==== Material ====

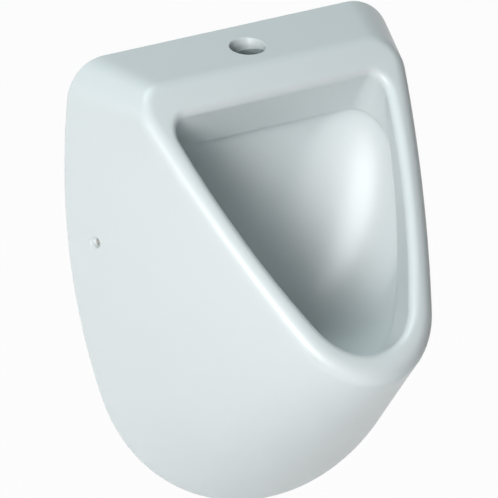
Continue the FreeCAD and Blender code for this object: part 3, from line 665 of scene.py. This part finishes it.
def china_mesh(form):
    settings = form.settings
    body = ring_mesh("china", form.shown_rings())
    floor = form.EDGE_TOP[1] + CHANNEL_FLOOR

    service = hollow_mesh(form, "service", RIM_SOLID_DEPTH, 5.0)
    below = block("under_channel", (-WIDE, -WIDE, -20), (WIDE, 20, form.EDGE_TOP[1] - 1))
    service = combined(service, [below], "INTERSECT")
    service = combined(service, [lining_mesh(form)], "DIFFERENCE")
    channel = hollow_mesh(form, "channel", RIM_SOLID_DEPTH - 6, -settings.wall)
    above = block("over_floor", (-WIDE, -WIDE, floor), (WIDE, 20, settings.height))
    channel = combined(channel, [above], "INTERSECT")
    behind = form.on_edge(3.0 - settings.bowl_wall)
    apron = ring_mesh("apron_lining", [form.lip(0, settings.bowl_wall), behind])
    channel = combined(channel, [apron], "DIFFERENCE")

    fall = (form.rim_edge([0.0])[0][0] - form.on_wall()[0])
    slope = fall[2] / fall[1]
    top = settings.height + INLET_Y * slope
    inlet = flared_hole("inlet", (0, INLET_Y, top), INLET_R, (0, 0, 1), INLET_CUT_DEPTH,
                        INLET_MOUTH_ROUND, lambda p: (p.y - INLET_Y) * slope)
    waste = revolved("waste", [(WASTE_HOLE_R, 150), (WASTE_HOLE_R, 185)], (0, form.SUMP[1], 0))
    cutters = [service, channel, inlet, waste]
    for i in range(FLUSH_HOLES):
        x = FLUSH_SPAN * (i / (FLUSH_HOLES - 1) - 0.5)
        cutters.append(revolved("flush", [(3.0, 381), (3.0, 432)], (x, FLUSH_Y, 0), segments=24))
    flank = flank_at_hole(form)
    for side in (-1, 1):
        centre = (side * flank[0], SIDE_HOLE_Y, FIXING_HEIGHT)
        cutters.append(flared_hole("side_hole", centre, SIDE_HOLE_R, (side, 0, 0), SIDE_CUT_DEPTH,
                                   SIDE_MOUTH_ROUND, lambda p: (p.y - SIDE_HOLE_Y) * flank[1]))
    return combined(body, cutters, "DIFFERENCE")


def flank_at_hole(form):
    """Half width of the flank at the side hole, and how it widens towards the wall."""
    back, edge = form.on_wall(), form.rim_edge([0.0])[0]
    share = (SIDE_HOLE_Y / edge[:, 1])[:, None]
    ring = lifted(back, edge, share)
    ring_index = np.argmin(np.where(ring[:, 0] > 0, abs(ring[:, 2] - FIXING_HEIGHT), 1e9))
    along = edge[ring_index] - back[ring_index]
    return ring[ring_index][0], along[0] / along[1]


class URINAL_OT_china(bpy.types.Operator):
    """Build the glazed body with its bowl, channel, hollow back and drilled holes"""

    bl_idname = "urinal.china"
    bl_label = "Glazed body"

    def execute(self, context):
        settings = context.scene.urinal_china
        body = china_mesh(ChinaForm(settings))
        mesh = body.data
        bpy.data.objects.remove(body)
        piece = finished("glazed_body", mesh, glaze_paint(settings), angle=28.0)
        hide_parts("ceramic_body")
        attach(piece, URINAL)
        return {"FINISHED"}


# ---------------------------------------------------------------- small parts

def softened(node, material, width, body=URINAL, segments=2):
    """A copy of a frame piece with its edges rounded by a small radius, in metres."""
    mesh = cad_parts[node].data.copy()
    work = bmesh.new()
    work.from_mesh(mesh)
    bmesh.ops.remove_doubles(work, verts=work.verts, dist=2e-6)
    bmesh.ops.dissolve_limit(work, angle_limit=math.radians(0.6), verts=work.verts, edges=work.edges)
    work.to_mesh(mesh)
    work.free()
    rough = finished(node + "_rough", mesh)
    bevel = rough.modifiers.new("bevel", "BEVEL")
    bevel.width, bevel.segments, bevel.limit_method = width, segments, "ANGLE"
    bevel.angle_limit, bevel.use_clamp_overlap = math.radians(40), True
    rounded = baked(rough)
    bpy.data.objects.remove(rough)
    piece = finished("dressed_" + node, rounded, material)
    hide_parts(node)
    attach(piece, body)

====

> _Directions for this task_
The lines above should be duplicated exactly.

> _Solution for this task_
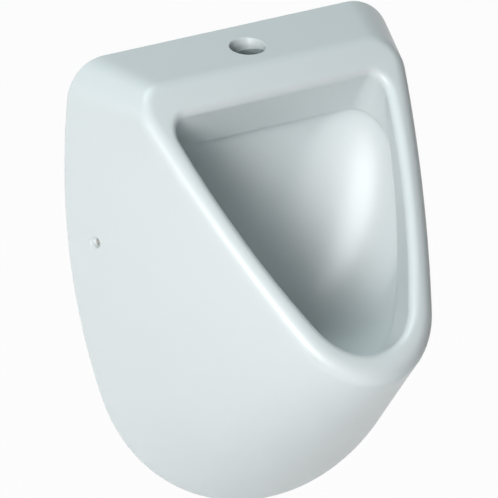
Continue the FreeCAD and Blender code for this object: part 3, from line 665 of scene.py. This part finishes it.
def china_mesh(form):
    settings = form.settings
    body = ring_mesh("china", form.shown_rings())
    floor = form.EDGE_TOP[1] + CHANNEL_FLOOR

    service = hollow_mesh(form, "service", RIM_SOLID_DEPTH, 5.0)
    below = block("under_channel", (-WIDE, -WIDE, -20), (WIDE, 20, form.EDGE_TOP[1] - 1))
    service = combined(service, [below], "INTERSECT")
    service = combined(service, [lining_mesh(form)], "DIFFERENCE")
    channel = hollow_mesh(form, "channel", RIM_SOLID_DEPTH - 6, -settings.wall)
    above = block("over_floor", (-WIDE, -WIDE, floor), (WIDE, 20, settings.height))
    channel = combined(channel, [above], "INTERSECT")
    behind = form.on_edge(3.0 - settings.bowl_wall)
    apron = ring_mesh("apron_lining", [form.lip(0, settings.bowl_wall), behind])
    channel = combined(channel, [apron], "DIFFERENCE")

    fall = (form.rim_edge([0.0])[0][0] - form.on_wall()[0])
    slope = fall[2] / fall[1]
    top = settings.height + INLET_Y * slope
    inlet = flared_hole("inlet", (0, INLET_Y, top), INLET_R, (0, 0, 1), INLET_CUT_DEPTH,
                        INLET_MOUTH_ROUND, lambda p: (p.y - INLET_Y) * slope)
    waste = revolved("waste", [(WASTE_HOLE_R, 150), (WASTE_HOLE_R, 185)], (0, form.SUMP[1], 0))
    cutters = [service, channel, inlet, waste]
    for i in range(FLUSH_HOLES):
        x = FLUSH_SPAN * (i / (FLUSH_HOLES - 1) - 0.5)
        cutters.append(revolved("flush", [(3.0, 381), (3.0, 432)], (x, FLUSH_Y, 0), segments=24))
    flank = flank_at_hole(form)
    for side in (-1, 1):
        centre = (side * flank[0], SIDE_HOLE_Y, FIXING_HEIGHT)
        cutters.append(flared_hole("side_hole", centre, SIDE_HOLE_R, (side, 0, 0), SIDE_CUT_DEPTH,
                                   SIDE_MOUTH_ROUND, lambda p: (p.y - SIDE_HOLE_Y) * flank[1]))
    return combined(body, cutters, "DIFFERENCE")


def flank_at_hole(form):
    """Half width of the flank at the side hole, and how it widens towards the wall."""
    back, edge = form.on_wall(), form.rim_edge([0.0])[0]
    share = (SIDE_HOLE_Y / edge[:, 1])[:, None]
    ring = lifted(back, edge, share)
    ring_index = np.argmin(np.where(ring[:, 0] > 0, abs(ring[:, 2] - FIXING_HEIGHT), 1e9))
    along = edge[ring_index] - back[ring_index]
    return ring[ring_index][0], along[0] / along[1]


class URINAL_OT_china(bpy.types.Operator):
    """Build the glazed body with its bowl, channel, hollow back and drilled holes"""

    bl_idname = "urinal.china"
    bl_label = "Glazed body"

    def execute(self, context):
        settings = context.scene.urinal_china
        body = china_mesh(ChinaForm(settings))
        mesh = body.data
        bpy.data.objects.remove(body)
        piece = finished("glazed_body", mesh, glaze_paint(settings), angle=28.0)
        hide_parts("ceramic_body")
        attach(piece, URINAL)
        return {"FINISHED"}


# ---------------------------------------------------------------- small parts

def softened(node, material, width, body=URINAL, segments=2):
    """A copy of a frame piece with its edges rounded by a small radius, in metres."""
    mesh = cad_parts[node].data.copy()
    work = bmesh.new()
    work.from_mesh(mesh)
    bmesh.ops.remove_doubles(work, verts=work.verts, dist=2e-6)
    bmesh.ops.dissolve_limit(work, angle_limit=math.radians(0.6), verts=work.verts, edges=work.edges)
    work.to_mesh(mesh)
    work.free()
    rough = finished(node + "_rough", mesh)
    bevel = rough.modifiers.new("bevel", "BEVEL")
    bevel.width, bevel.segments, bevel.limit_method = width, segments, "ANGLE"
    bevel.angle_limit, bevel.use_clamp_overlap = math.radians(40), True
    rounded = baked(rough)
    bpy.data.objects.remove(rough)
    piece = finished("dressed_" + node, rounded, material)
    hide_parts(node)
    attach(piece, body)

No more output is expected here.